Visibly disturbed, Schaller said in view of the disaster in which 19 people died and hundreds were injured on Saturday, there would be no more Love Parades "out of respect for the victims and their families."
He was joined at the hour-long press conference by representatives of the Duisburg police and the city administration, as well as the crisis team set up on Saturday to manage the aftermath of the disaster.
None of the 16 who died on the scene were found in the entry tunnel, said Detlef von Schmeling, from the police. He said they were all on the west side of the entry ramp which leaves the tunnel itself, and all but two were on the metal stairs up away from the tunnel.
He said 16 bodies had been identified, and relatives or consulates had been informed of their deaths. All of those identified were German apart from seven foreigners from Australia, Italy, the Netherlands, China, Bosnia and Spain.
They were aged between early 20s and late 30s, he said.
A criminal investigation has been launched, which meant that Adolf Sauerland, Duisburg mayor, as well as Schmeling, could not answer many of the questions posed by journalists at the conference.
The Duisburg prosecutor later confirmed that an investigation into negligent manslaughter has been launched, although it remains open who might be accused. Papers relating to the security operation were seized from organisers as well as city officials on Saturday.
Schmeling said he could not confirm the reported numbers of people at the parade or in the final party area. He said the only numbers he could be certain of were those who took trains to the parade, some 105,000.
He said the final party area was never full, that pictures taken from helicopters during the day showed there was always additional space there.
Media reports put the number of visitors at around 1.4 million, while Schmeling said the final party area was big enough to hold a maximum of 250,000 or up to 350,000 people.
Organiser Schaller would not answer questions from journalists as to why his team had said in advance of the party that around a million people were expected, yet there was only one tunnel entrance to the final party area which could not accommodate even half that many people.

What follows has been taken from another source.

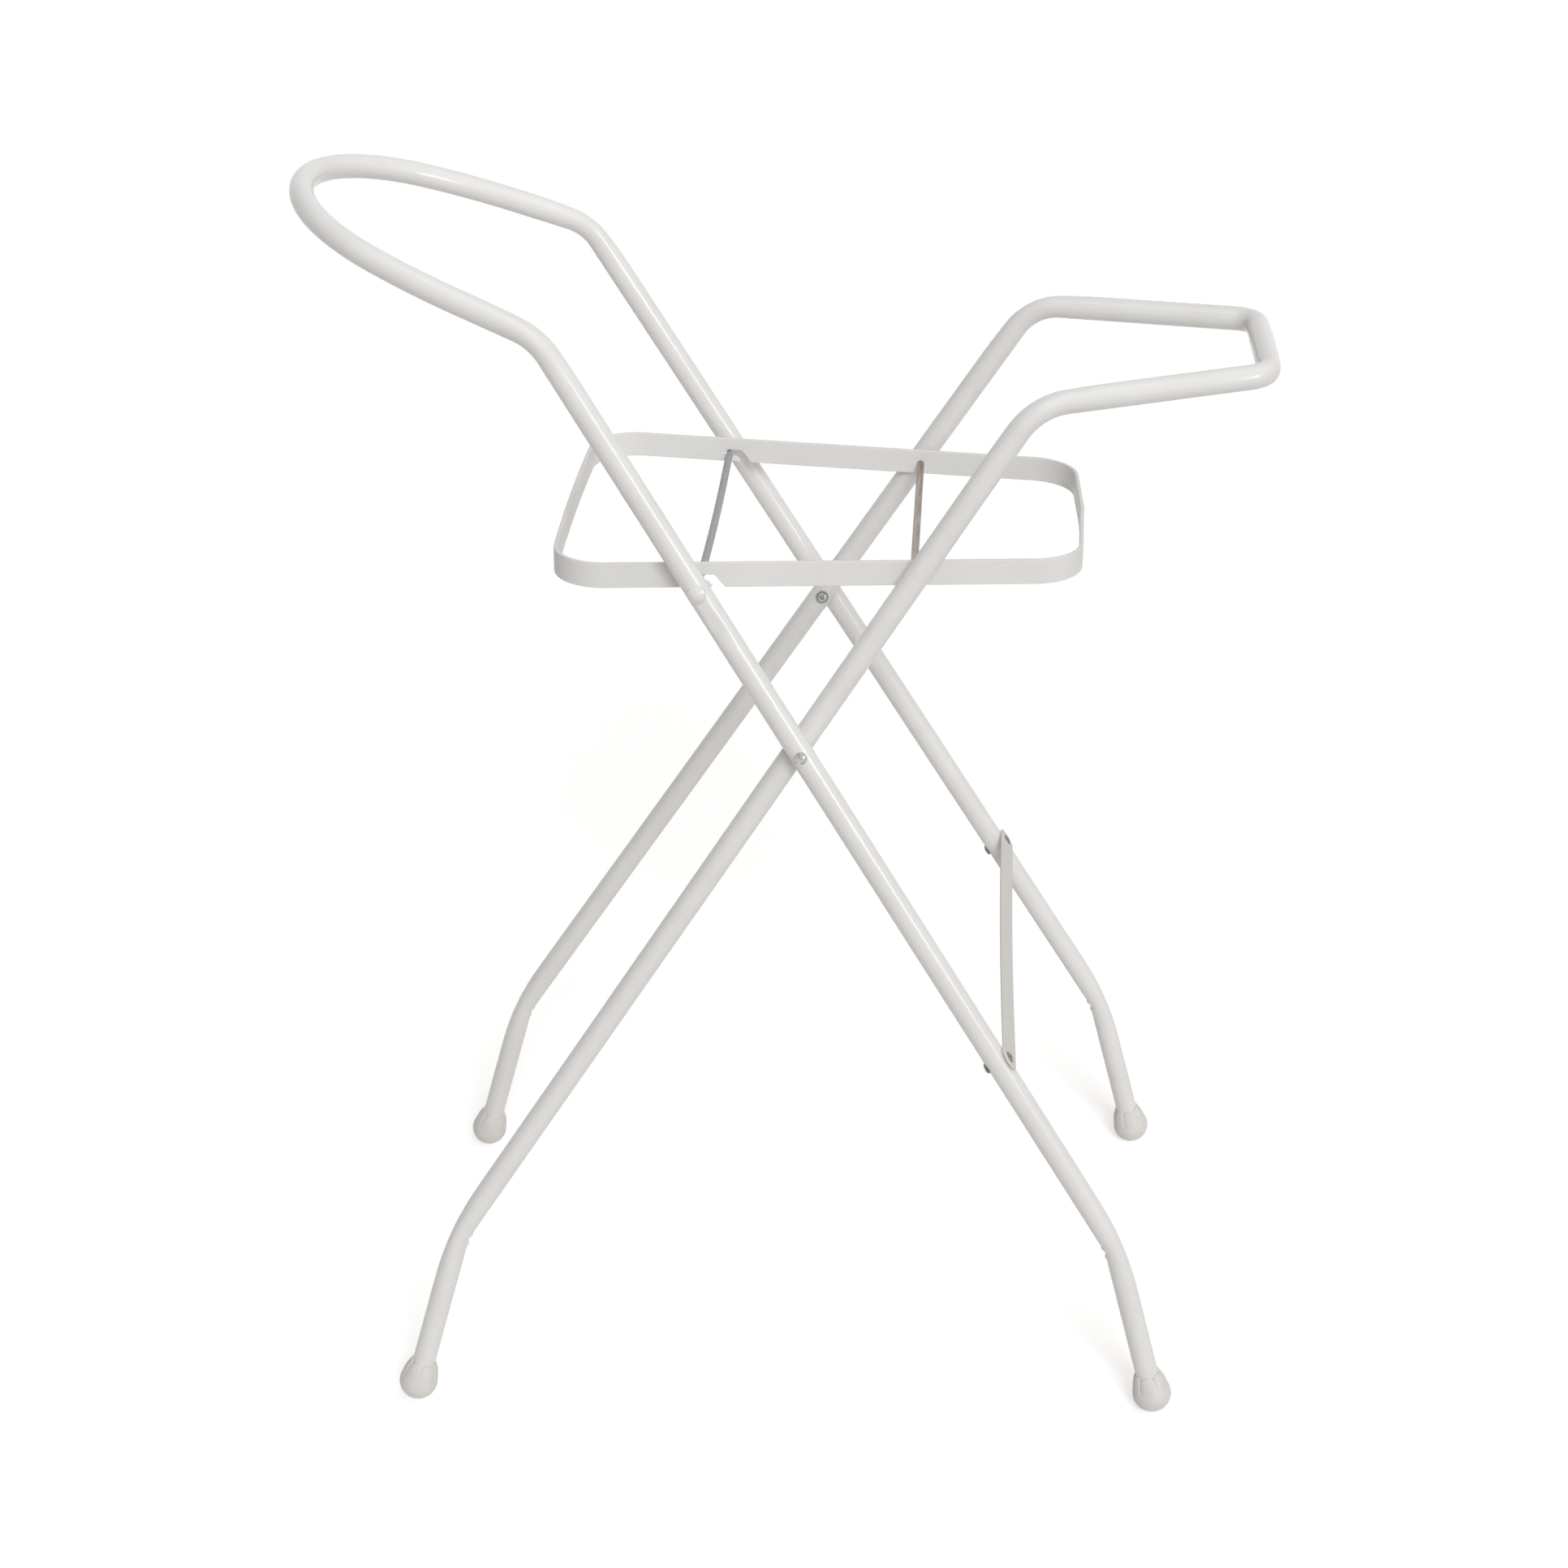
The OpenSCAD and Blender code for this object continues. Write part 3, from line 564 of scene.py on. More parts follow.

He said such matters were part of the investigation and he could not comment.
Der Spiegel magazine reported on Sunday that the police and fire brigade in Duisburg had developed a different safety concept for the Love Parade, but that this had been rejected by city authorities.
This alternative concept would have brought the ravers into the final party area in a different, broader fashion, avoiding the bottleneck situation which developed around the entrance tunnel.
But that plan would have needed significantly more personnel and was rejected by the city.
At least one fire fighter has launched a criminal complaint saying he had warned organisers of exactly what happened, according to the Neue Ruhr/Neue Rhein Zeitung newspaper.
The police trade union has also said its members had misgivings about the organisation of the event. Wolfgang Orscheschek, deputy of the union in North Rhine-Westphalia said the area set aside for the final party was much too small and that those who died were, “victims of material interests.”
He said Love Parade organisers had pushed city officials into a corner so that they agreed to things despite urgent warnings about safety.